Çarymyrat Kurbanow
- Full name: Çarymyrat Kurbanow
- Born: 5 December 1977 (age 48) Bäherden, Turkmen SSR, Soviet Union

Domestic
- Years: League / Role
- Ýokary Liga / Referee

International
- Years: League / Role
- 2002–2024: FIFA listed / Referee

= Çarymyrat Kurbanow =

Turkmen football referee (born 1977)

Charymurat Kurbanov (born 12.05.1977) is a Turkmenian former professional football referee. He has been a full international for FIFA since 2003. and has refereed in some AFC Cup and AFC Champions League matches. Head of the Refereeing Department of the Football Federation of Turkmenistan.

== Refereeing career ==
Charymurat Kurbanov was born on December 5, 1977, in the city of Bäherden. Graduated National Institute of Sports and Tourism of Turkmenistan in 1994. He is fluent in Turkmen, English and Russian.

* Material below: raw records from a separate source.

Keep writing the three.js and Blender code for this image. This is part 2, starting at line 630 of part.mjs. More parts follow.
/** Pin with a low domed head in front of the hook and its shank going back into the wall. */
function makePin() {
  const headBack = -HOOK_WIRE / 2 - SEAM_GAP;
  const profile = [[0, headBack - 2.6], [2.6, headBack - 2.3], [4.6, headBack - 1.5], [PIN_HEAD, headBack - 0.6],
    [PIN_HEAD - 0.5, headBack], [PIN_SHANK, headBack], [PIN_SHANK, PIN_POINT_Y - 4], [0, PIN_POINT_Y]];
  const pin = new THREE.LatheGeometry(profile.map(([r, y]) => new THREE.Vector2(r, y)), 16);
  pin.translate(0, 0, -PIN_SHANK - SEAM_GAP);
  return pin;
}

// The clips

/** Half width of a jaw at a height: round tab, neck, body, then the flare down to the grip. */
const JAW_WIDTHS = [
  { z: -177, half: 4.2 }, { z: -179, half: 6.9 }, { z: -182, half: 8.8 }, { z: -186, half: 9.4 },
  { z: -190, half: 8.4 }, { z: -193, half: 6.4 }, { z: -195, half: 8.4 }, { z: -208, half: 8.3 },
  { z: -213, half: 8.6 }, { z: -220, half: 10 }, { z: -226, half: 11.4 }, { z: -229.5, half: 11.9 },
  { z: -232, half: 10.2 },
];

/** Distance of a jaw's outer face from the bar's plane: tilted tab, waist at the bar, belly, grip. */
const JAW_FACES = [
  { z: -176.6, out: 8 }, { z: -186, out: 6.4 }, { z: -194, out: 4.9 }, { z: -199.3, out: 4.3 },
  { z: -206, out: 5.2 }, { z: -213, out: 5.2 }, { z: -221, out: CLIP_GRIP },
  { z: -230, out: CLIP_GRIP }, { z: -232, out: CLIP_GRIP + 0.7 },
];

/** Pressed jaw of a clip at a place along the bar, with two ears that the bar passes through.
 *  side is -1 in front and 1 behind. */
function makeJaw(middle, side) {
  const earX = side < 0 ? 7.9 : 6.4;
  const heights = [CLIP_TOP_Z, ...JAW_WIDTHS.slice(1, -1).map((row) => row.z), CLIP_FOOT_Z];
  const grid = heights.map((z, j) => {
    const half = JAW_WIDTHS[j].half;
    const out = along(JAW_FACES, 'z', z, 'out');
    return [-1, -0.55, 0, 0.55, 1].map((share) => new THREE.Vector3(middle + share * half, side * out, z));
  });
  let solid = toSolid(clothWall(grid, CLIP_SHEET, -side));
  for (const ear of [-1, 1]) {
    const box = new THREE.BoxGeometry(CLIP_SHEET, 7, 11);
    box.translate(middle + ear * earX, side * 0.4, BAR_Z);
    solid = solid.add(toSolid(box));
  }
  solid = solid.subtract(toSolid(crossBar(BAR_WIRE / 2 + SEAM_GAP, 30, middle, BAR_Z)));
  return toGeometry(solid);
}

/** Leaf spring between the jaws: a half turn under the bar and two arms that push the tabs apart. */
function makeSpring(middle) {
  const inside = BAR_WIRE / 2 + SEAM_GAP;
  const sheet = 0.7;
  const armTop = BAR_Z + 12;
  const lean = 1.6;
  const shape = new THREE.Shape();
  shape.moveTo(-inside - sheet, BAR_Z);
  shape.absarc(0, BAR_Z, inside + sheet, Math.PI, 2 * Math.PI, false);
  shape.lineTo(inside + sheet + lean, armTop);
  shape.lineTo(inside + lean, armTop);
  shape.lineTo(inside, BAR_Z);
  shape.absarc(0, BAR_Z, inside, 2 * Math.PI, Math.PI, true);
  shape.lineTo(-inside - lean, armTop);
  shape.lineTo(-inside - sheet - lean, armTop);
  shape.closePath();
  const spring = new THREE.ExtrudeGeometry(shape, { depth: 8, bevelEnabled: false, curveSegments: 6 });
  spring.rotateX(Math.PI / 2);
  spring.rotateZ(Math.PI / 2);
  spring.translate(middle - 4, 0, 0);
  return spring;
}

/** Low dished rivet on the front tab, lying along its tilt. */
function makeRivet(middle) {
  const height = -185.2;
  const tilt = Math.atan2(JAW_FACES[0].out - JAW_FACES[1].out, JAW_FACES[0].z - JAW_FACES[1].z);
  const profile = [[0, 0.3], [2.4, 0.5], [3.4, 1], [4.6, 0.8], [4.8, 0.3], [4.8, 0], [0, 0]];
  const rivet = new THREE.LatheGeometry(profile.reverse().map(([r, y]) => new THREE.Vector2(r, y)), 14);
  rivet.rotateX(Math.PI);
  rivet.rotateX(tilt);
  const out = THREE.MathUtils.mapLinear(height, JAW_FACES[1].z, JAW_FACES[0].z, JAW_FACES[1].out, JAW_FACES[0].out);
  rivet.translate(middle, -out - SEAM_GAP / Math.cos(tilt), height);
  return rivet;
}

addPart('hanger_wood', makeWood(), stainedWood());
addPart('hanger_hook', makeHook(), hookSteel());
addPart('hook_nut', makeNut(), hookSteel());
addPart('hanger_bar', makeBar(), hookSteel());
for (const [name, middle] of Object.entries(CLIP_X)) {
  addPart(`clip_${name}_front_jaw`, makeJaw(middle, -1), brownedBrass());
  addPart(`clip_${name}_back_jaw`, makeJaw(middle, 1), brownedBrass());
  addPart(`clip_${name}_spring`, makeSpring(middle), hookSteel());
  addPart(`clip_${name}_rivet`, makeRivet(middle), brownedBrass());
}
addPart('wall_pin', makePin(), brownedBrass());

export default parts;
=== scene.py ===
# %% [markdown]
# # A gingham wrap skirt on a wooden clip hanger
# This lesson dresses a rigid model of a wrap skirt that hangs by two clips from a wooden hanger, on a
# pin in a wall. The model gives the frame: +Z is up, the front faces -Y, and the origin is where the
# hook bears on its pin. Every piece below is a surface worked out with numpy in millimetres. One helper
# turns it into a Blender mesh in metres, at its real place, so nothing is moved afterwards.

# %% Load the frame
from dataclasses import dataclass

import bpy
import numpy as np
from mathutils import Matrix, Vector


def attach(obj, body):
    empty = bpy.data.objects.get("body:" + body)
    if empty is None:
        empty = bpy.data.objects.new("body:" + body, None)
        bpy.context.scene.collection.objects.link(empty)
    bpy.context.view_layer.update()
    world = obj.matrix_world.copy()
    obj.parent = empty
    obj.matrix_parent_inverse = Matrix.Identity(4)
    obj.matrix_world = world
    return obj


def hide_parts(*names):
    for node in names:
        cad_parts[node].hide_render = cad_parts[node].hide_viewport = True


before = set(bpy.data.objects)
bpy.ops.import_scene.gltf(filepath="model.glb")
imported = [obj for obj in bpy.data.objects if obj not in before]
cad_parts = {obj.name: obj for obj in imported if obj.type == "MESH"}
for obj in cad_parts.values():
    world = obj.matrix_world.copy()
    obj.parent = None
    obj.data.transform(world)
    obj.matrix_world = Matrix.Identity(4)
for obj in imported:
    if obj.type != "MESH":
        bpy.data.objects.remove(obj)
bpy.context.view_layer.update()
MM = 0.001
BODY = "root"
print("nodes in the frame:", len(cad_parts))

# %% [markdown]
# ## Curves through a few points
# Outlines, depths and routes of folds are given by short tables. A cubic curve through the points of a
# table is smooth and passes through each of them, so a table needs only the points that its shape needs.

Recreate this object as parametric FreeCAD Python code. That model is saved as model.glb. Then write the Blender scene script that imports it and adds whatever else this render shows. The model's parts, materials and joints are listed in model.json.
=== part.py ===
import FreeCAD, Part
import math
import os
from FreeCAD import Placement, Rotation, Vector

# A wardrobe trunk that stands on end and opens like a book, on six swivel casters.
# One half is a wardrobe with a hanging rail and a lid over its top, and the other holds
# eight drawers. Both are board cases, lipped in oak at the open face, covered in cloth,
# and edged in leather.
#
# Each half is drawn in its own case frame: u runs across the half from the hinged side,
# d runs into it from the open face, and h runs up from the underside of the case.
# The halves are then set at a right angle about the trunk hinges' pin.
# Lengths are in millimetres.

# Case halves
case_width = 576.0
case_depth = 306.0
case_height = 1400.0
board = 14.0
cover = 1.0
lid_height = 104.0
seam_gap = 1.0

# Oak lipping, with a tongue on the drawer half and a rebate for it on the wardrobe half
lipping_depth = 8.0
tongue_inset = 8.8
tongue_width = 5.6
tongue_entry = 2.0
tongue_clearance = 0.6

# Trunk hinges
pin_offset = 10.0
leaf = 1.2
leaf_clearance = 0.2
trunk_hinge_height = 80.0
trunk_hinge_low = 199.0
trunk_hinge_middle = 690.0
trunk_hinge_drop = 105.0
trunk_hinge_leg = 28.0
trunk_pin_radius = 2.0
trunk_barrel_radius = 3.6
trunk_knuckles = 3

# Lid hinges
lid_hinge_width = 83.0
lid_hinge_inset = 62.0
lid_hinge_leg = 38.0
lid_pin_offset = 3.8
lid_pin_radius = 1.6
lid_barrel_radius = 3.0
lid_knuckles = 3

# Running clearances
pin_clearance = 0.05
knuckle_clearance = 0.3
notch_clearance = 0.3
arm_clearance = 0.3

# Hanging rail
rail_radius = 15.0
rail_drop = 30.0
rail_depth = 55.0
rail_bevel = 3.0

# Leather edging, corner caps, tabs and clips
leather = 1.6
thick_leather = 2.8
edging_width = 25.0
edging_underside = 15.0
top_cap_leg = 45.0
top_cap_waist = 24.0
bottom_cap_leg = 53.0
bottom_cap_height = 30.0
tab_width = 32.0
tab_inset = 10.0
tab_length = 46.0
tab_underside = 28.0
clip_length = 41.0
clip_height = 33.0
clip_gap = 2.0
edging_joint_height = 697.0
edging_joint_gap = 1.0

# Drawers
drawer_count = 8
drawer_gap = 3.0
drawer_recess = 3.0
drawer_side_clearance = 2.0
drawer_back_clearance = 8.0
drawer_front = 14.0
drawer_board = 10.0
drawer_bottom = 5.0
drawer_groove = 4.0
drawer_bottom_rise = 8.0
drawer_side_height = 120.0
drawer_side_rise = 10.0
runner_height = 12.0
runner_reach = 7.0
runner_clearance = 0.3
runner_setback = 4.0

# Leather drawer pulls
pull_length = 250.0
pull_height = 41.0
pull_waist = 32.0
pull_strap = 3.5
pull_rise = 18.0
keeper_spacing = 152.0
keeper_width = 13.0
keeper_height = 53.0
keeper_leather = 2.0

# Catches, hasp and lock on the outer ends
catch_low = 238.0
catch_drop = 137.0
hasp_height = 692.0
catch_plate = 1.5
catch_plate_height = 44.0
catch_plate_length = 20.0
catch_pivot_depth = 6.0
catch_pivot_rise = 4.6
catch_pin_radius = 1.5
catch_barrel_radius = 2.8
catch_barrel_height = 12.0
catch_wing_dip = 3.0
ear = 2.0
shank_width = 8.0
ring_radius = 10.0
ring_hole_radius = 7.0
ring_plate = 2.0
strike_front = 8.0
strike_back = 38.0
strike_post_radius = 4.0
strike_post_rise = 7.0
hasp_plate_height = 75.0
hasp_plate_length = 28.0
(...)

Since 2002, Kurbanov began officiating international matches and, over his career, refereed more than 700 games as the main referee.

Throughout his career, which spanned more than 20 years, Kurbanov officiated World Cup qualifiers, international tournaments such as the Turkmenistan President's Cup, the AFC Cup, the AFC President's Cup, international friendly matches, and the Asian Games. Regionally, he officiated CAFA Championship matches and, in Turkmenistan, the Ýokary Liga, the Turkmenistan Cup, and the Turkmenistan Super Cup.

On May 14, 2024, in his farewell match as the main referee, Kurbanov led the officiating team during the 15th round of Turkmenistan's top league between FC Ahal and FC Nebitchi (4:0).

== Later career ==
As of December 2024, Kurbanov serves as the Head of the Refereeing Department of the Football Federation of Turkmenistan and as an instructor for CAFA.